O BE é o ponta-de-lança de tal ataque. Porquê? Para quê? Não consigo ver uma boa razão. A não ser que os seus dirigentes (o que não acredito) tivessem alguma bolsa de estudo do BES?
Quanto a Mário Centeno...Centeno tem um profundo desrespeito pelo Estado de Direito. Resolve todas as contrariedades com uma canetada. Domingues da CGD fez exigências ilegais. Muda-se a lei. A lei não permite afastar Carlos Costa do Banco de Portugal, muda-se a lei e afasta-se o Banco de Portugal de Carlos Costa. A lei é apenas, para Centeno, uma maçada que se resolve escrevendo outra lei. O problema é que esta atitude acaba por ser reveladora de uma desconsideração geral pelas normas e de uma metódica assente na adequação das normas à vontade ministerial e não da vontade ministerial às normas. Daí que não haja especial confiança nos números apresentados por Centeno. A questão que se coloca é se o mesmo à vontade que tem com as leis, também se aplica aos números?

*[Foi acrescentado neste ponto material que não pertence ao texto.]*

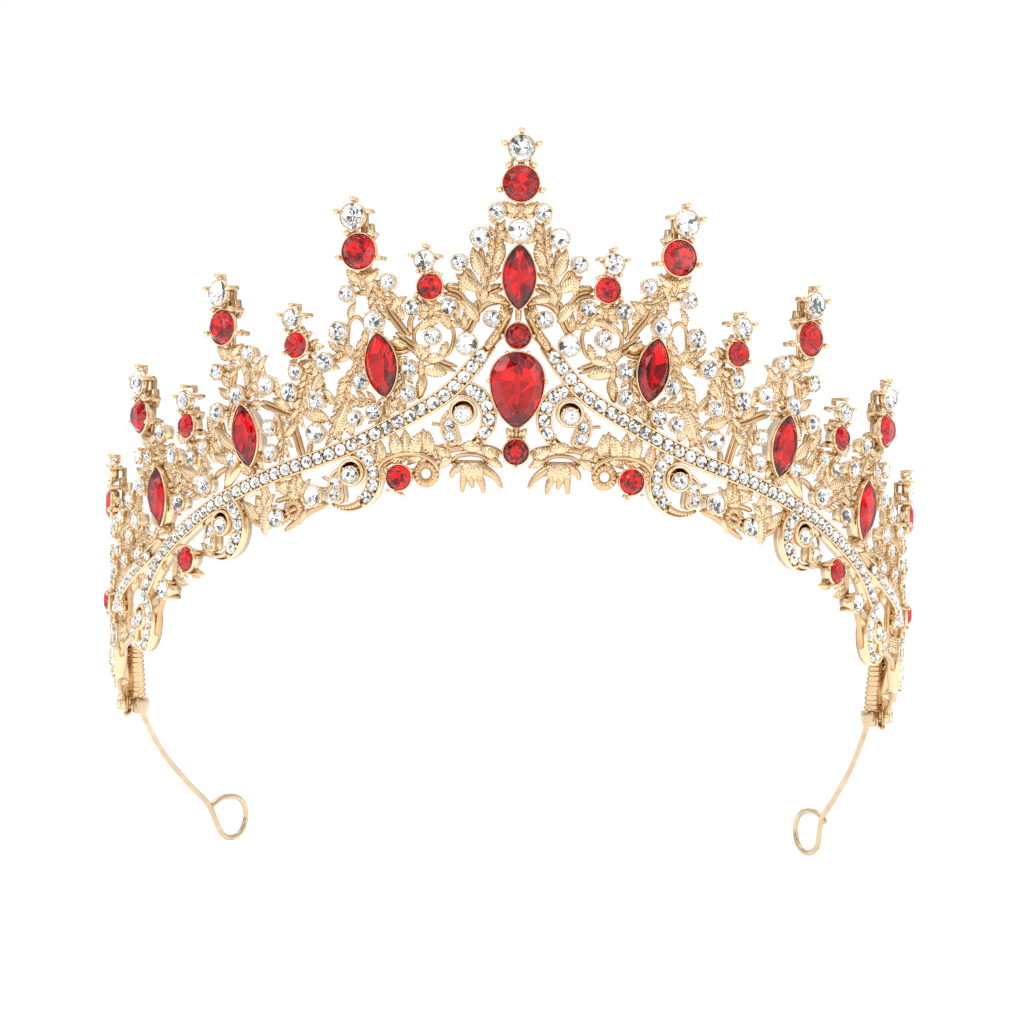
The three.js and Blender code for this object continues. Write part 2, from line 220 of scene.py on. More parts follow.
def sweep(work, line, section, out=0.0, offset=0.0, size=None, closed=False):
    """A section (across, out) drawn along a line on the flat pattern. out and offset may be functions of
    the length along it, and size a function of the share of it."""
    count = len(line)
    length = 0.0
    points = []
    for i, spot in enumerate(line):
        before = line[i - 1] if (i or closed) else line[0]
        after = line[(i + 1) % count] if (i < count - 1 or closed) else line[-1]
        along = (after - before).normalized()
        length += (spot - line[i - 1]).length if i else 0.0
        grow = size(i / (count - 1)) if size else 1.0
        shift = offset(length) if callable(offset) else offset
        depth = out(length) if callable(out) else out
        for x, z in section:
            reach = shift + x * grow
            points.append(bend(spot.x - along.y * reach, spot.y + along.x * reach, depth + z * grow))
    faces = ring_faces(count, len(section), closed)
    if not closed:
        faces += [list(range(len(section)))[::-1], list(range(len(points) - len(section), len(points)))]
    work.add(points, [face[::-1] for face in faces])


def round_section(radius, sides=8):
    """A circle, for a sweep."""
    return [(radius * math.cos(t), radius * math.sin(t)) for t in circle_turns(sides)]


def on_pattern(line, closed=False, step=0.7):
    """A smooth line on the flat pattern through places given as (angle, height)."""
    return smooth([(arc(angle), height, 0.0) for angle, height in line], step, closed)


def stem(work, line, radius=0.62, out=1.1, offset=0.0, closed=False):
    """A round stem, thinner at its ends unless it is a closed ring."""
    path = on_pattern(line, closed)
    taper = None if closed else (lambda share: min(1.0, 0.45 + 5 * share, 0.45 + 5 * (1 - share)))
    sweep(work, path, round_section(radius), out, offset, taper, closed)


def double_stem(work, line):
    """Two wires side by side."""
    radius = 0.47
    for side in (1, -1):
        stem(work, line, radius, offset=side * radius * 0.92)


def rope(work, line):
    """Two wires twisted round each other."""
    radius, pitch, middle = 0.42, 2.6, 1.1
    path = on_pattern(line, step=0.35)
    for phase in (0, math.pi):
        def out(length):
            return middle + radius * math.sin(2 * math.pi * length / pitch + phase)

        def offset(length):
            return radius * math.cos(2 * math.pi * length / pitch + phase)
        sweep(work, path, round_section(radius, 6), out, offset)


def leaf(work, angle, height, direction, length, width=0.42, curl=0.0, out=1.1, rise=0.5, veined=True):
    """A pointed leaf, arched both ways, with a raised midrib and slanting side veins."""
    rib_pitch, rib_slant, rib_height, midrib = 0.6, 1.5, 0.15, 0.2
    ribs = max(4, round(length / rib_pitch)) if veined else 2
    rows, columns = 4 * ribs, 8
    x, y = arc(angle), height
    top, keel = [], []
    for row in range(rows + 1):
        share = row / rows
        heading = math.radians(direction + curl * (share - 0.5))
        if row:
            x += length / rows * math.sin(heading)
            y += length / rows * math.cos(heading)
        half = 0.5 * width * length * max(0.05, math.sin(math.pi * share ** 0.85)) ** 0.75
        arch = rise * math.sin(math.pi * share)
        for column in range(columns + 1):
            t = 2 * column / columns - 1
            phase = 2 * math.pi * (ribs * share - rib_slant * abs(t))
            wave = math.cos(phase) if veined else 0.0
            reach = half * t * (1 + 0.08 * wave * abs(t))
            relief = midrib if column == columns // 2 else rib_height * wave
            depth = out + arch + 0.3 * (1 - t * t) + relief
            top.append(bend(x + reach * math.cos(heading), y - reach * math.sin(heading), depth))
        keel.append(bend(x, y, max(0.0, out + 0.5 * arch - 0.75)))
    wide = columns + 1
    faces = [[r * wide + c, (r + 1) * wide + c, (r + 1) * wide + c + 1, r * wide + c + 1]
             for r in range(rows) for c in range(columns)]
    base = len(top)
    for row in range(rows):
        left, right = row * wide, row * wide + columns
        faces.append([left, base + row, base + row + 1, left + wide])
        faces.append([right, right + wide, base + row + 1, base + row])
    faces.append([base] + list(range(columns + 1)))
    faces.append([base + rows] + list(range(rows * wide + columns, rows * wide - 1, -1)))
    work.add(top + keel, [face[::-1] for face in faces])


def laurel(work, line, length=3.1):
    """A stem with veined leaves on both sides in turn."""
    spacing, out = 0.95, 1.0
    stem(work, line, 0.45, out)
    path = on_pattern(line)
    total = sum((b - a).length for a, b in zip(path, path[1:]))
    count = max(2, round(total / spacing))
    for i in range(count):
        at = (i + 0.5) / count
        index = min(len(path) - 2, int(at * (len(path) - 1)))
        spot = path[index]
        along = path[index + 1] - spot
        heading = math.degrees(math.atan2(along.x, along.y))
        side = 1 if i % 2 else -1
        leaf(work, degrees_at(spot.x), spot.y, heading + side * random.uniform(24, 38),
             length * random.uniform(0.85, 1.1), 0.38, side * -24, out + 0.1, 0.45)


# ---------------------------------------------------------------- stones and their settings

def circle(radius):
    return lambda share, grow=0.0: ((radius + grow) * math.sin(2 * math.pi * share),
                                    (radius + grow) * math.cos(2 * math.pi * share))


def marquise(half_width, half_height):
    """A long oval that comes to points at the top and bottom."""
    def outline(share, grow=0.0):
        a = 2 * math.pi * share
        side = math.copysign(abs(math.sin(a)) ** 1.5, math.sin(a))
        return ((half_width + grow) * side, (half_height + 1.2 * grow) * math.cos(a))
    return outline


def pear(half_width, half_height):
    """A round head above a point at the bottom."""
    def outline(share, grow=0.0):
        w, h = half_width + grow, half_height + grow
        drop = half_height - half_width
        a = math.pi / 2 - 2 * math.pi * share
        if math.sin(a) >= 0:
            return (w * math.cos(a), w * math.sin(a) + drop)
        narrow = abs(math.cos(a)) ** 0.3
        return (w * math.cos(a) * narrow, (drop + h) * math.sin(a) + drop)
    return outline


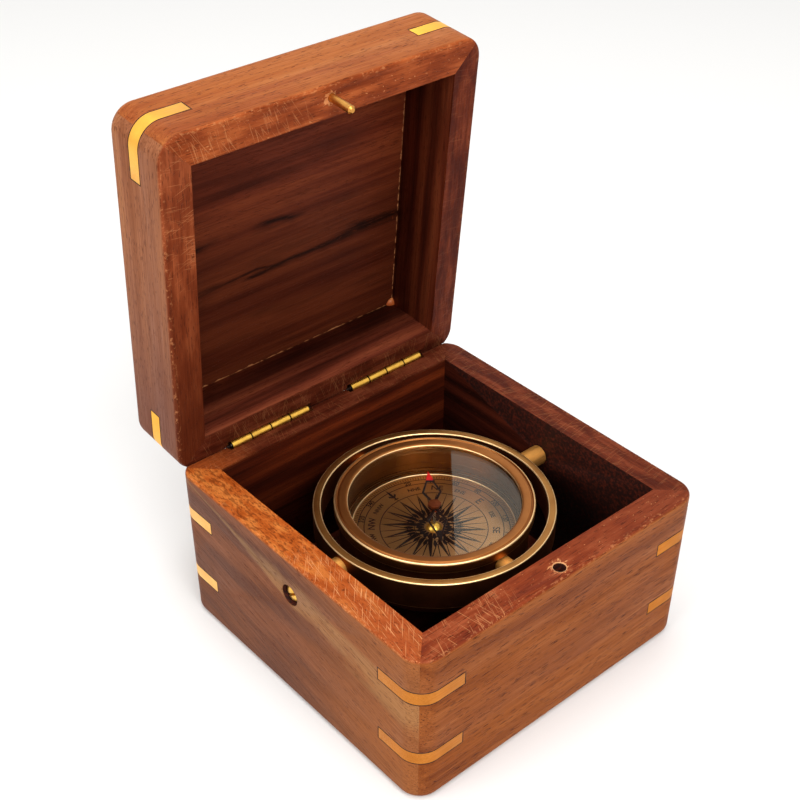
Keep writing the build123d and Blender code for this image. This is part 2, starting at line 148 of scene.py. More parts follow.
def set_inputs(tree: Tree, node: bpy.types.Node, inputs: Inputs) -> None:
    """Sets or links a node's inputs.

    Args:
        tree: The node's tree.
        node: The node.
        inputs: A value or an output socket for each input, in their order or by its name or number.
    """
    for name, value in inputs.items() if isinstance(inputs, dict) else enumerate(inputs):
        if isinstance(value, Socket):
            tree.links.new(value, node.inputs[name])
        else:
            node.inputs[name].default_value = value


def add_node(
    tree: Tree,
    kind: str,
    inputs: Inputs = (),
    stops: Sequence[tuple[float, str]] = (),
    output: int | str = 0,
    **settings: object,
) -> Socket:
    """Adds one node with its settings and links.

    Args:
        tree: The material's node tree.
        kind: The node's type.
        inputs: A value or an output socket for each input.
        stops: The places and hex colours of a colour ramp.
        output: The output to give back.
        settings: Properties of the node itself.

    Returns:
        The node's chosen output.
    """
    node = tree.nodes.new(kind)
    for name, value in settings.items():
        setattr(node, name, value)
    for number, (place, colour) in enumerate(stops):
        ramp = node.color_ramp.elements
        stop = ramp[number] if number < len(ramp) else ramp.new(place)
        stop.position = place
        stop.color = linear(colour)
    set_inputs(tree, node, inputs)
    return node.outputs[output]


def layered(add: Add, colour: Socket, layers: Iterable[tuple[Socket, str]]) -> Socket:
    """Lays colours over one another, each through its own mask."""
    for mask, over in layers:
        colour = add(MIX, {0: mask, 6: colour, 7: linear(over)}, **COLOUR)
    return colour


def distance(add: Add, value: Socket, centre: Socket | float) -> Socket:
    """Finds how far one value is from another."""
    return add(MATH, (add(MATH, (value, centre), **MINUS),), **SIZE)


@dataclass(frozen=True)
class Finish:
    """A surface finish that makes one Blender material on its first use."""

    name: str

    def material(self) -> bpy.types.Material:
        """Gives the finish's material, made once."""
        found = bpy.data.materials.get(self.name)
        if found:
            return found
        made = bpy.data.materials.new(self.name)
        made.use_nodes = True
        tree = made.node_tree
        set_inputs(tree, tree.nodes["Principled BSDF"], self.dress(partial(add_node, tree)))
        return made

    def dress(self, add: Add) -> Looks:
        """Adds the nodes and gives the shader's inputs. Each finish has its own."""
        raise NotImplementedError


@dataclass(frozen=True)
class Tones:
    """Three colours of one surface, from its darkest figure to its palest."""

    dark: str
    middle: str
    pale: str

    def stops(self, low: float, high: float) -> list[tuple[float, str]]:
        """Gives the ramp's stops for a figure that runs from low to high."""
        return [(low, self.dark), ((low + high) / 2, self.middle), (high, self.pale)]


@dataclass(frozen=True)
class FarEnd:
    """How a board's colour turns towards one end, in millimetres along its fibres."""

    start: float = 0.0
    end: float = 1.0
    face: str | None = None
    rim: str | None = None
    amount: float = 0.85


@dataclass(frozen=True)
class Noise:
    """A noise drawn out along a board's fibres, whose tops are its marks."""

    # Millimetres along and across the fibres.
    size: Pair
    # Sets the noise apart from the board's others.
    shift: float
    detail: float = 3.0
    swirl: float = 0.0
    # The values where its marks start and are full.
    tops: Pair = (0.0, 1.0)


# Real fibres, pores and scratches are finer. They are drawn coarser, so that they show.
STREAKS = Noise((70.0, 2.2), 3.1, 5.0, 0.3)
BROAD_TONE = Noise((95.0, 22.0), 9.7, 2.0, 0.8)
HEARTWOOD = Noise((60.0, 5.0), 17.0, 4.0, 0.4, (0.54, 0.72))
FIBRES = Noise((14.0, 0.36), 23.0)
PORES = Noise((2.6, 0.32), 31.0, 1.0, tops=(0.63, 0.68))
PITS = Noise((1.4, 0.6), 37.0, 1.0, tops=(0.53, 0.62))
SCRATCHES = Noise((6.0, 0.22), 41.0, 0.0, tops=(0.67, 0.75))
SCRATCH_PATCHES = Noise((6.0, 6.0), 47.0, 1.0)
SAPWOOD_DRIFT = Noise((40.0, 9.0), 53.0, 4.0, 0.6)
RIM_FIGURE = Noise((12.0, 3.0), 61.0, 4.0)
CHIPS = Noise((1.1, 0.7), 71.0, 2.0, tops=(0.55, 0.68))
SPLINTERS = Noise((0.9, 0.5), 83.0, 2.0, 0.6, (0.58, 0.66))
GLUE_SMEARS = Noise((2.4, 1.8), 91.0, tops=(0.55, 0.62))
STREAK_DRIFT = Noise((26.0, 5.0), 97.0, 3.0, 0.4)


@dataclass(frozen=True)
class Spot:
    """What a board's pattern knows of the point that is shaded, in millimetres of the closed box."""

    add: Add
    place: Socket
    axes: Sequence[Socket]
    along: Socket
    across: Socket
    # How far out from the box's middle.
    out: Socket
    # The mask of the sanded rim.
    rim: Socket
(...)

Outro problema está nas relações de Portugal com Angola e no apoio que o Estado Português tem dado ao branqueamento de capitais angolanos. O Departamento de Estado norte-americano é clarinho ao escrever:"Portugal funciona como uma placa giratória (hub) para a lavagem de dinheiro ilícito por parte da classe dirigente angolana.”Nem mais, nem menos. E o Estado Português perante isto? Estende passadeiras vermelhas aos criminosos que aqui lavam o dinheiro.
A cereja em cima do bolo é a operação Marquês, que de certa forma tem passado despercebida. A acusação que se desenha é que Portugal durante vários anos foi governado por uma camarilha de criminosos que usou o poder para seu proveito próprio e para enriquecer. Isto debaixo da vigilância do PGR Pinto Monteiro e da Directora do DCIAP Cândida Almeida. A confirmar-se a acusação do MP, estas pessoas, Pinto Monteiro e Cândida Almeida, deviam ser responsabilizadas, no mínimo, pela sua negligência. A haver comissões de inquérito na Assembleia da República devia ser à actuação destas duas pessoas que permitiram que um gang criminal se apoderasse do Governo de Portugal e do seu sistema financeiro.
A que aconteceu (e acontece) com Sócrates, Salgado e Angola, a corrupção e negligência das autoridades judiciárias e todos estes acontecimentos revelam um país podre, com instituições pouco credíveis e sem força. Por isso, Portugal tornou-se um país perigoso.